Innovative coating for blood vessels reduces rejection of transplanted organs

August 09, 2021

An international team led by researchers from UBC and SFU have developed a promising new biotechnology that could reduce and even eradicate the need for life-long immunosuppressants for organ transplant recipients.

Until now, the success of transplants has largely rested on the efficacy of immune suppressing drugs that are given systemically, which counter the body’s rejection of a foreign object, but have serious side effects throughout the body. 

Jayachandran Kizhakkedathu, a professor in the Department of Pathology and Laboratory Medicine at UBC, and his team have developed a polymer that prevents the immune system from rejecting a transplanted organ. The polymer can be confined to the blood vessels in a transplanted organ, with no systemic impacts.

SFU’s team, led by Molecular Biology and Biochemistry professor Jonathan Choy, tested the efficacy of this new protective coating with positive results. The collaborative research is published today in the journal Nature Biomedical Engineering.

 “Blood vessels in our organs are protected with a coating of a special type of sugars that direct the immune system’s reaction, but in the process of procuring organs for transplantation, this protective coating on the blood vessels is damaged, which triggers rejection of the transplant,” explains Kizhakkedathu.

Working with PhD candidates Erika Siren and Daniel Luo at the Centre for Blood Research and Chemistry and UBC Chemistry Professor Stephen Withers, the team was able to synthesize the sugars and developed chemistry to “paint” the blood vessels of the new organ with a new polymer-based protective coating during organ storage prior to transplant.

The new coating camouflages the damage created when the new organ is procured which, in turn, stops the body from triggering an immune response. “The coating allowed us to fortify  the organ’s local immunosuppressive properties, which can potentially reduce the amount of post-implant immunosuppressants needed for patients,” Kizhakkedathu says.

Siren had just started her PhD with Kizhakkedathu when she started thinking about how cell surface engineering—the modification of cell surfaces to enhance its functionality—could apply to her research.

“I remember visiting a lab at B.C. Transplant and seeing an organ sitting in a solution and thinking, here’s a perfect window to engineer something right.

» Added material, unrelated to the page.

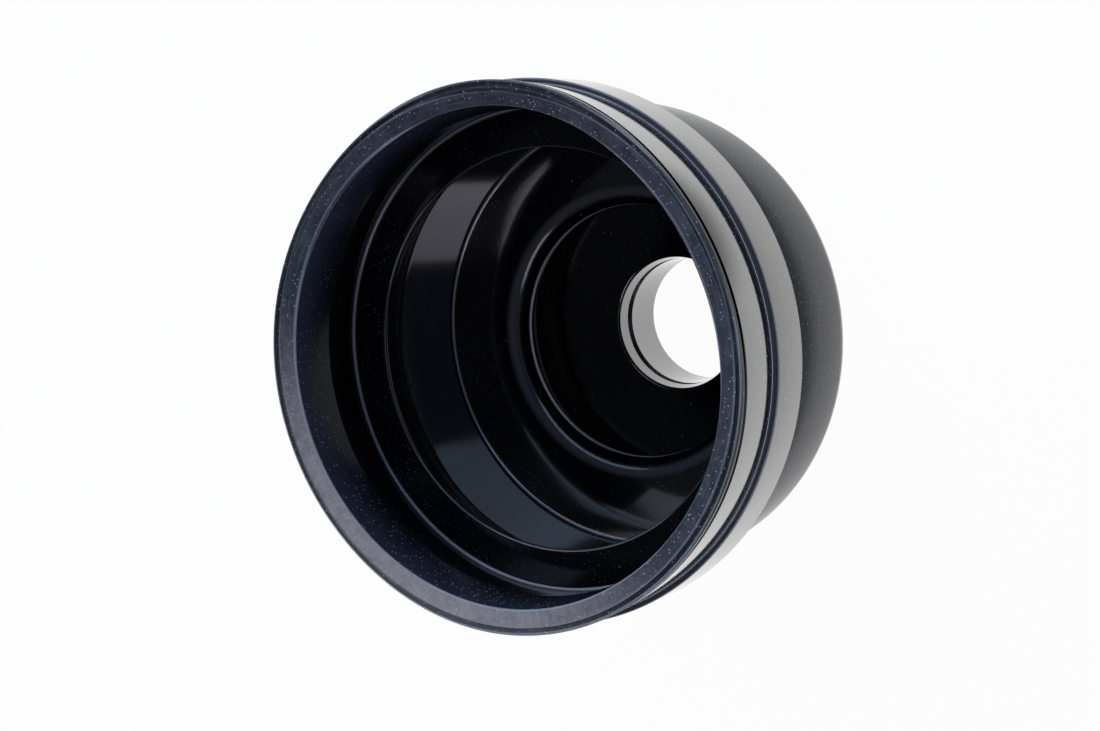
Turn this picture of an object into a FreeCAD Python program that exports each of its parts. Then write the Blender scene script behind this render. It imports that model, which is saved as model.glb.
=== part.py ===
"""Rubber bellows boot: one moulding with a thick mouth collar, a large dome, a fold,
a second smaller convolution and a narrow neck. All sizes are in millimetres.
The boot stands on the face of its small end, with its mouth up. The origin is the
centre of that face, and +Z runs along the axis towards the mouth.
"""
import FreeCAD, Part
import math
import os
import Sketcher
from FreeCAD import Vector

# Driving sizes: name, value, what it is.
SIZES = [
    ("mouth_radius", 40.0, "seat of the large end, on the joint housing"),
    ("seat_length", 9.3, "straight part of that seat"),
    ("relief_rise", 1.3, "the seat widens by this to the stop shoulder"),
    ("shoulder_depth", 18.1, "stop shoulder below the mouth's inner edge"),
    ("shoulder_round", 1.6, "hollow round between relief and shoulder"),
    ("mouth_round", 0.35, "edge of the mouth, inside"),
    ("lip_rise", 1.2, "the dished front face rises this far to the lip's outer corner"),
    ("lip_length", 1.1, "lip, from that corner to its groove"),
    ("lip_round", 0.3, "outer corner of the lip"),
    ("face_groove_inset", 0.45, "land between the lip's outside and the groove in its front face"),
    ("face_groove_width", 0.7, "shallow ring groove in the front face, beside that land"),
    ("face_groove_depth", 0.5, "floor of the face groove below the lip's outer corner"),
    ("lip_groove_width", 0.8, "thin groove between lip and clamp seat"),
    ("lip_groove_depth", 0.8, "depth of that groove below the clamp seat"),
    ("collar_wall", 4.05, "lip and large clamp seat, from the housing's seat to their outside"),
    ("clamp_seat_length", 9.5, "width of the large clamp seat"),
    ("rear_band_step", 1.05, "the rear band stands this far above the clamp seat"),
    ("rear_band_length", 8.65, "width of the rear band"),
    ("rear_band_draft", 0.35, "the band's radius grows by this to its back edge"),
    ("riser_round", 0.4, "hollow round between clamp seat and rear band"),
    ("band_round", 0.3, "edges of the rear band"),
    ("web_thickness", 2.8, "web between collar and dome, at its root"),
    ("web_round", 1.0, "hollow round outside, between web and dome"),
    ("throat_step", 5.5, "the throat is this much narrower than the seat"),
    ("throat_round", 1.3, "rounded inner edge at that place"),
    ("wall", 2.2, "sheet of the dome and of the folds"),
    ("dome_rise", 2.0, "outside of the dome at its widest, beyond the seat"),
    ("dome_drop", 25.9, "widest place of the dome below the stop shoulder"),
    ("dome_round", 6.0, "outer round between dome and its back flank"),
    ("fold_depth", 18.5, "fold behind the dome, from the dome's outside to its innermost place"),
    ("fold_round", 3.2, "round of that fold, on the inside"),
    ("crest_rise", 9.7, "outside of the second convolution, beyond the fold"),
    ("fold_clearance", 1.2, "height between the fold's round and the next crest's inner round"),
    ("crest_round", 5.8, "outer round of that crest"),
    ("crest_lift", 7.6, "that crest above the top of the lead-in"),
    ("neck_wall", 5.0, "neck, from the bore to its outside"),
    ("neck_round", 1.5, "hollow round between neck and second convolution"),
    ("bore_radius", 12.3, "bore of the small end, on the shaft"),
    ("bore_length", 10.3, "straight part of the bore"),
    ("bore_flare", 1.2, "round at the outer end of the bore"),
    ("ring_width", 1.8, "shallow ring groove at the inner end of the bore"),
    ("ring_depth", 0.5, "depth of the ring groove"),
    ("lead_in_rise", 0.45, "wide end of the steep lead-in, beyond the bore"),
    ("lead_in_length", 2.7, "height of the lead-in"),
    ("lead_in_round", 0.7, "edge between lead-in and second convolution"),
    ("tail_seat_step", 1.0, "depth of the small clamp seat below the neck's outside"),
    ("tail_seat_length", 8.0, "width of the small clamp seat"),
    ("tail_lip_length", 1.8, "end lip below the small clamp seat"),
    ("tail_round", 0.5, "edges beside the small clamp seat"),
]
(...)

There aren’t a lot of situations where you’ve got this beautiful four-hour window where the organ is outside the body, and you can directly engineer it for therapeutic benefit,” she says.

Once the team ascertained that their polymer did support immunosuppressing capabilities, they turned to Choy’s lab at SFU. 

With the help of microsurgeon Winnie Enns at SFU, Choy was able to paint the new coating on mouse arteries before implanting them in a new host body. Arteries that are transplanted from one mouse to another are normally rejected, but rejection was substantially diminished when the arteries were coated with the polymer.

“We were amazed by the ability of this new technology to prevent rejection in our studies. To be honest, the level of protection was unexpected,” Choy says.

Kizhakkedathu and Choy are hopeful that this breakthrough will improve quality of life for transplant patients by reducing their reliance on immunosuppressive drugs, and improve the lifespan of transplanted organs, which typically last for about five years.  The researchers recognize that clinical trials in humans could be several years away.

 “Additional studies using clinically relevant animal models with a similar immunological landscape to humans are needed in order to assess the full magnitude of this cell surface engineering approach,” Kizhakkedathu says.

“We also need to better understand how this technology is inhibiting the immune system in order to translate the findings appropriately,” Choy adds.

The researchers are optimistic that the procedure could work equally well on lungs, hearts and other organs—good news to the country’s prospective organ donor recipients. In 2019, more than 3,000 Canadians underwent organ transplantation with the aim of averting end-stage organ failure.

The research was supported by CIHR, NSERC, UBC, SFU, the Heart and Stroke Foundation of Canada, GlycoNet and the Michael Smith Foundation for Health Research.